Dataset records:
.....

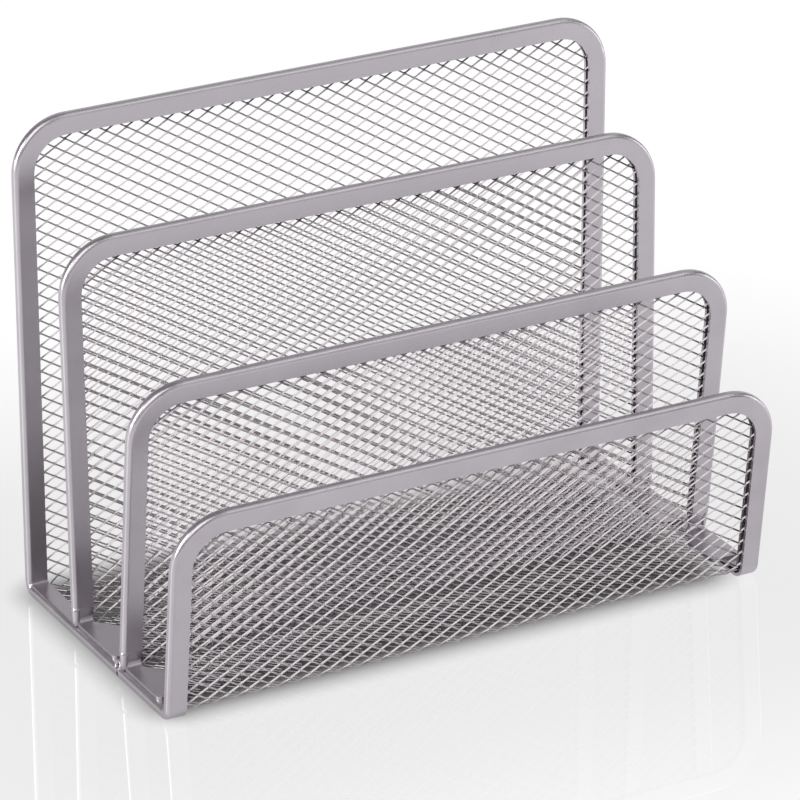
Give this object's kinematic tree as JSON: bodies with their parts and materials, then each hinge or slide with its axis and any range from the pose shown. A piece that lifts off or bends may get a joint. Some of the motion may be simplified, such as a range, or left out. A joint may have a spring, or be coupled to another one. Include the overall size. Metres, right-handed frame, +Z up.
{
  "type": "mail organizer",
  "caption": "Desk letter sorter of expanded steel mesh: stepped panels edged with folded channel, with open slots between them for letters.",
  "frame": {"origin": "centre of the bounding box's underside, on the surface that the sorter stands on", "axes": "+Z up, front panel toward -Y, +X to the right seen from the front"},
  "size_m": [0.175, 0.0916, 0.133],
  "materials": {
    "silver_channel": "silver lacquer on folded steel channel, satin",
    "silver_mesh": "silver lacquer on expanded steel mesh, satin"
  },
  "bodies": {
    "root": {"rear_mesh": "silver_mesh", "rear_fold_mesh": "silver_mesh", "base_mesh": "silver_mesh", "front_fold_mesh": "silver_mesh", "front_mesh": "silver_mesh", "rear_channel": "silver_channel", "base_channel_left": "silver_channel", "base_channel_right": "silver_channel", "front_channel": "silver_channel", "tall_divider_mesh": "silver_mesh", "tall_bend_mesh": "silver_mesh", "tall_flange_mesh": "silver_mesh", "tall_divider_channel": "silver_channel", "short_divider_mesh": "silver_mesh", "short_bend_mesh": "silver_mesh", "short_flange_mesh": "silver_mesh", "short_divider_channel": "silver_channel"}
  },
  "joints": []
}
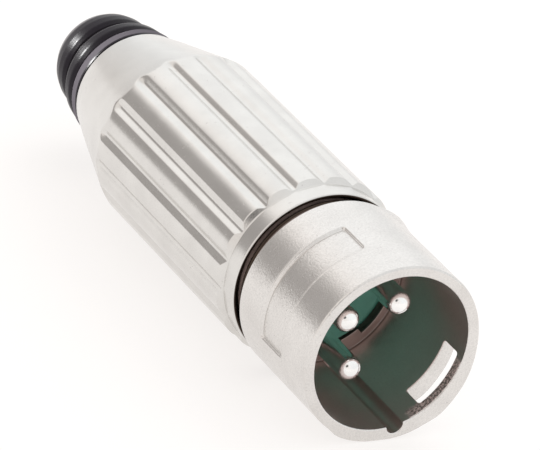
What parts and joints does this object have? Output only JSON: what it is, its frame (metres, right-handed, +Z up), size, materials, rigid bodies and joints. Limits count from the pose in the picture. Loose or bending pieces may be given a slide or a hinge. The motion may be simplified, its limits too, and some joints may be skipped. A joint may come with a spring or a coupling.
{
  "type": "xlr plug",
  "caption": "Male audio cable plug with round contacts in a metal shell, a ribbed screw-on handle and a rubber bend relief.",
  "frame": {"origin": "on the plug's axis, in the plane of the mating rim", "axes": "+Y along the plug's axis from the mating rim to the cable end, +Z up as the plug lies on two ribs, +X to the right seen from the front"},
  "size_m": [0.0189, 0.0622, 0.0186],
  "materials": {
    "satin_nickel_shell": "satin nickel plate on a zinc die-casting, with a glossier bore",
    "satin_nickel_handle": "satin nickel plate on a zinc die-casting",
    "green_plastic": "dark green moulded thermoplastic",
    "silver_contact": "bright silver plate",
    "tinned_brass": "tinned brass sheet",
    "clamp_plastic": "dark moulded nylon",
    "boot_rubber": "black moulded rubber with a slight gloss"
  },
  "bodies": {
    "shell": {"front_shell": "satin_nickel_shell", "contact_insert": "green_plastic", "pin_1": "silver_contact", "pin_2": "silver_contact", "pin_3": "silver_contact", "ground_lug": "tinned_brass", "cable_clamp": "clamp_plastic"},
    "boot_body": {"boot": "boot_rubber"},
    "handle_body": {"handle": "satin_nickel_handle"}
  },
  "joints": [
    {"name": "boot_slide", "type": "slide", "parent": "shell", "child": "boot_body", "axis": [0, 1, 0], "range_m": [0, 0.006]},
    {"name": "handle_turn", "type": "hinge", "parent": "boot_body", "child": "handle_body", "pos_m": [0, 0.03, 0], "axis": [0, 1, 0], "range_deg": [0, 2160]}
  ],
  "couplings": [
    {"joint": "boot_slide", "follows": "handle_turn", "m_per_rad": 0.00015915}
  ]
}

.....

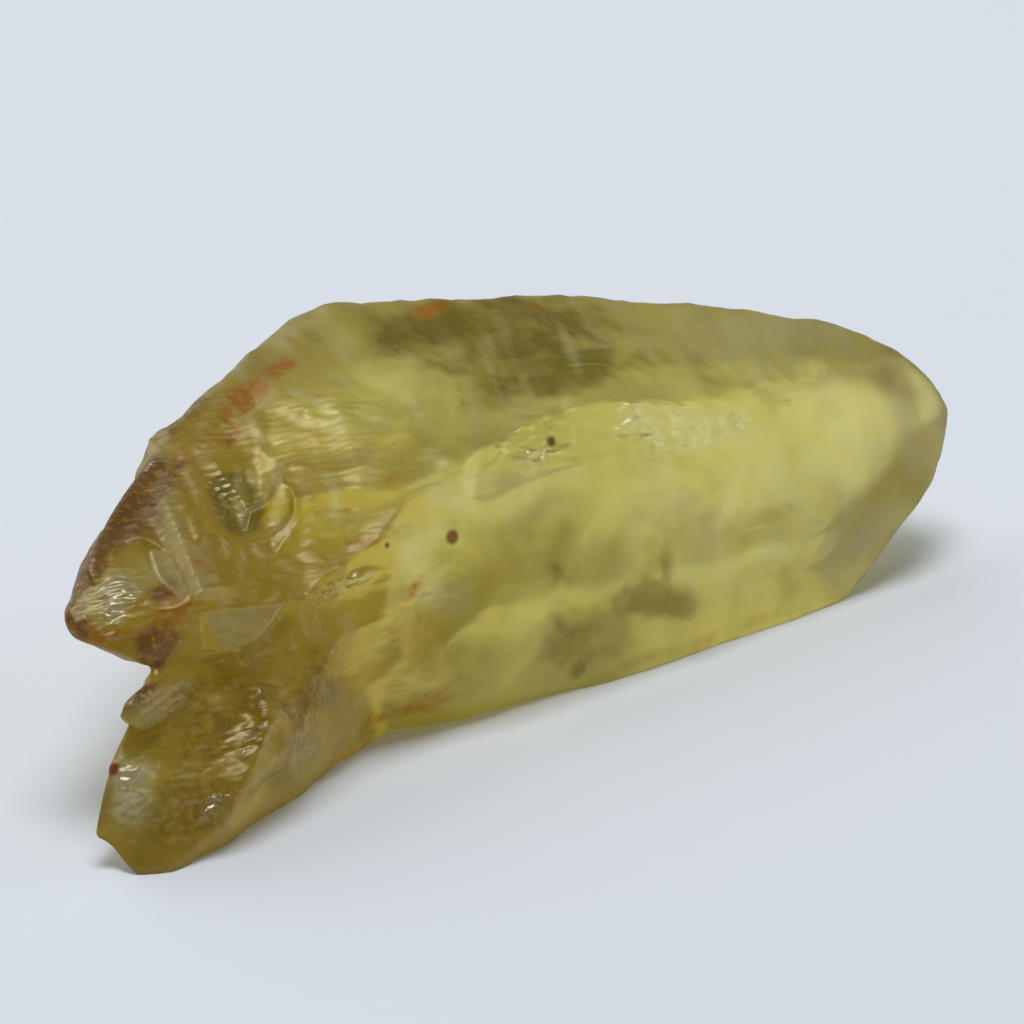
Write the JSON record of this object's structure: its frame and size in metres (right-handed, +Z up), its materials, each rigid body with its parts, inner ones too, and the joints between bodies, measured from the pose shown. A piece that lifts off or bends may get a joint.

.....

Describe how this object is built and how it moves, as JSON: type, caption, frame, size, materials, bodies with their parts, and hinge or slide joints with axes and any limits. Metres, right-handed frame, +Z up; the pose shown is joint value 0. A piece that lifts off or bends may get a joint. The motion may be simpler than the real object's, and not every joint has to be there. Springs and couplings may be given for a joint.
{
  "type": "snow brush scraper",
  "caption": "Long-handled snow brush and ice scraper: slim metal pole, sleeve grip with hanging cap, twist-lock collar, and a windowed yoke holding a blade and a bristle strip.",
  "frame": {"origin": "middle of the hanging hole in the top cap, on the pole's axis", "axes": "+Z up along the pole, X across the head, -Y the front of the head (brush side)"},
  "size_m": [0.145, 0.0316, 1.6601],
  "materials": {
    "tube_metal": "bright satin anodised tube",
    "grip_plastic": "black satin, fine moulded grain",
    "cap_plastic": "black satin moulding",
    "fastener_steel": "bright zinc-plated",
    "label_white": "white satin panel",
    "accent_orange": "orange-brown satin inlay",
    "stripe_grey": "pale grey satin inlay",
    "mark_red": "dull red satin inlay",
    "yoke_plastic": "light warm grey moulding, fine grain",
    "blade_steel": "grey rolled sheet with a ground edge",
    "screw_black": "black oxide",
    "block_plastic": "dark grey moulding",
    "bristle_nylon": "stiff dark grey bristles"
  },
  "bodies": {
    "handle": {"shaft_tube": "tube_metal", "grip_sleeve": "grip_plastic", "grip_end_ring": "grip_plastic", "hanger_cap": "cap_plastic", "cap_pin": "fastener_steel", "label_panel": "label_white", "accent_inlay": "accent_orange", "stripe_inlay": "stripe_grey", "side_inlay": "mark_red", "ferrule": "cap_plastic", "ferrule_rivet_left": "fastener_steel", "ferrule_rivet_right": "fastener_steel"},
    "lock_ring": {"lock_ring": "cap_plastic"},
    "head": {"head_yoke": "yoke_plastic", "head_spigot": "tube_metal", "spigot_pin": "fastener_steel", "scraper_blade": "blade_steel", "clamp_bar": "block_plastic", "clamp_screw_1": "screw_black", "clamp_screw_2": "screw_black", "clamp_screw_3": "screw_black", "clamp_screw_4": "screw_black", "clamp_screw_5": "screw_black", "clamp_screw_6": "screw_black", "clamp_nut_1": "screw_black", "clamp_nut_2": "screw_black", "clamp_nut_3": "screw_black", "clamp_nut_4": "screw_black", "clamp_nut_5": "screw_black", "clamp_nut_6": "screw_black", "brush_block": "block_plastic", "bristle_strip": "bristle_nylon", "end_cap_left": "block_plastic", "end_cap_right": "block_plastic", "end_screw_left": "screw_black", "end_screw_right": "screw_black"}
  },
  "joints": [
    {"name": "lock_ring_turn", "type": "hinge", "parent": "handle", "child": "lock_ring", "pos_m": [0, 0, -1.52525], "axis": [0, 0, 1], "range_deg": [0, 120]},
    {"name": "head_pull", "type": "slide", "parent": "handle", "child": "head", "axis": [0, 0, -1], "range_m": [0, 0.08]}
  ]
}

.....

What you are asked to do: Search the listing above for the string "between". Copy every line that contains it.

Task output:
  "caption": "Desk letter sorter of expanded steel mesh: stepped panels edged with folded channel, with open slots between them for letters.",
Write the JSON record of this object's structure: its frame and size in metres (right-handed, +Z up), its materials, each rigid body with its parts, inner ones too, and the joints between bodies, measured from the pose shown. A piece that lifts off or bends may get a joint.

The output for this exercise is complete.